Well, I was going to rant slightly about the old Labtam X servers, but it's 2:30am. The HDS ViewStations we picked up recently are of a similar era, but are nicer, to the extent of having a local tetris client.
Life has been fairly good, but I've got a bunch of stuff to do, like two uni assignments, but instead I spend all my time at UCC instead of doing work. There was some fun social ranting tonight at UCC about various people, Cameron Hall is an incestuous social microcosm, but it's moderately enjoyable provided you don't care too much. Brought some of k's couches from STV to UniSFA today, after helping in the Cameron Hall cleanup. As usual, the two worst behaved tenant clubs didn't help out (in fact one was off having a sausage sizzle), but hopefully our soc plant will raise some shit about this. Hmm, too much uni stuff in the "Life" section ... let's see ... saw an X2 preview last Monday, it rocked; just finished Mistress of the Empire by Raymond E. Feist and Janny Wurts, now I have to read Magician to get the other side of the story. And that's enough for now.
Rant over, you may continue your regularly scheduled diaries.
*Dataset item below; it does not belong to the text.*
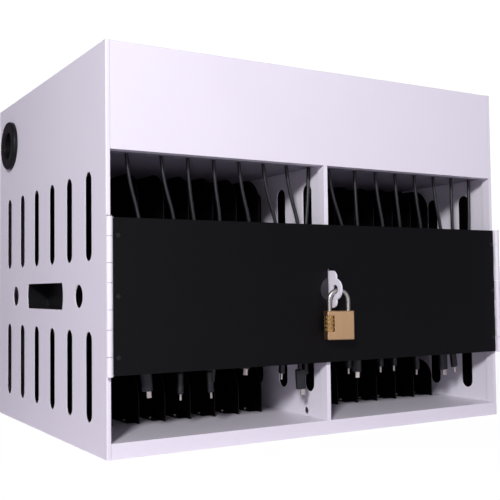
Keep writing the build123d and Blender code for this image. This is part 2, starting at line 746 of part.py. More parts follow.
# Body: a brass block with a bore for each leg and a window on its left edge for each dial
dial_levels = [dial_level - dial_pitch * i for i in range(dial_count)]
window_height = dial_thickness + 2 * dial_clearance
bore_radius = shackle_wire / 2 + shackle_clearance
with BuildPart() as padlock_body:
    with BuildSketch(lock_place.offset(lock_bottom)):
        Rectangle(lock_width, lock_thickness)
    extrude(amount=lock_height)
    chamfer(padlock_body.edges(), lock_corner * 0.5)
    with BuildSketch(lock_place.offset(lock_top)):
        with Locations((-crown_radius, 0)):
            Circle(bore_radius)
    extrude(amount=-(long_leg_depth + 2.0), mode=Mode.SUBTRACT)
    with BuildSketch(lock_place.offset(lock_top)):
        with Locations((crown_radius, 0)):
            Circle(bore_radius)
    extrude(amount=-(short_leg_depth + 1.0), mode=Mode.SUBTRACT)
    for level in dial_levels:
        with BuildSketch(lock_place.offset(level - window_height / 2)):
            with Locations((-crown_radius, 0)):
                Circle(dial_radius + 2 * dial_clearance)
            with Locations((-lock_width / 2 + dial_window / 2 - 1.0, 0)):
                Rectangle(dial_window, lock_thickness + 2.0)
        extrude(amount=window_height, mode=Mode.SUBTRACT)
save("padlock_body", padlock_body)

# Dials: knurled brass wheels on the long leg
knurl_count = 10
for number, level in enumerate(dial_levels, start=1):
    with BuildPart() as dial:
        with BuildSketch(lock_place.offset(level - dial_thickness / 2)):
            with Locations((-crown_radius, 0)):
                Circle(dial_radius)
                Circle(bore_radius, mode=Mode.SUBTRACT)
                with PolarLocations(dial_radius, knurl_count):
                    Circle(0.45, mode=Mode.SUBTRACT)
        extrude(amount=dial_thickness)
    save(f"padlock_dial_{number}", dial)
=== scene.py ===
from math import cos, radians, sin, tau

import bmesh
import bpy
from mathutils import Matrix, Vector


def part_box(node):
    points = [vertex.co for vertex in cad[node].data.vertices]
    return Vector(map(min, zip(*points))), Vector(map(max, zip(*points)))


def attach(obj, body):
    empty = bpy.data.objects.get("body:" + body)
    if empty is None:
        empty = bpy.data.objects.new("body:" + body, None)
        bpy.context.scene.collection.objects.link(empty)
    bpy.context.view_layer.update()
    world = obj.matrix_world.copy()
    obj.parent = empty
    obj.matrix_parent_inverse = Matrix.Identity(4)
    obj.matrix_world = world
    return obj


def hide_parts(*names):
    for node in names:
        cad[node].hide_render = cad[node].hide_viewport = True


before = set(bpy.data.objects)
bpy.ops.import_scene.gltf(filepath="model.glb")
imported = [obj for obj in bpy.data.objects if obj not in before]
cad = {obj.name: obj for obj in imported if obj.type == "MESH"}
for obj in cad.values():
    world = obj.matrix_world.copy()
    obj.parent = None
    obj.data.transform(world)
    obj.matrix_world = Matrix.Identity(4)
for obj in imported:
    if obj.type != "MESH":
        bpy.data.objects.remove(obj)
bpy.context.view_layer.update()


# Cabinet shell: 1.2 mm sheet steel, cut, folded and spot welded, with the hinge leaves and knuckles
# welded on. It is sprayed with white epoxy powder and baked, which leaves a satin film with a faint
# orange peel and softens each cut edge into a thin bright line.
def linear(hex_colour):
    """An sRGB hex colour as linear red, green, blue and alpha."""
    channels = [int(hex_colour[i : i + 2], 16) / 255 for i in (0, 2, 4)]
    return [c / 12.92 if c <= 0.04045 else ((c + 0.055) / 1.055) ** 2.4 for c in channels] + [1.0]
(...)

One final note - for those who complain of obscurity if they have a diary rating less than 3: firstly, only logged in users have their recentlog affected by the threshold - anonymous people see all entries because they don't have a root for the diary rating calculation; secondly, you might be able to rate yourself above the threshold - I make no judjement on the ethics of doing this.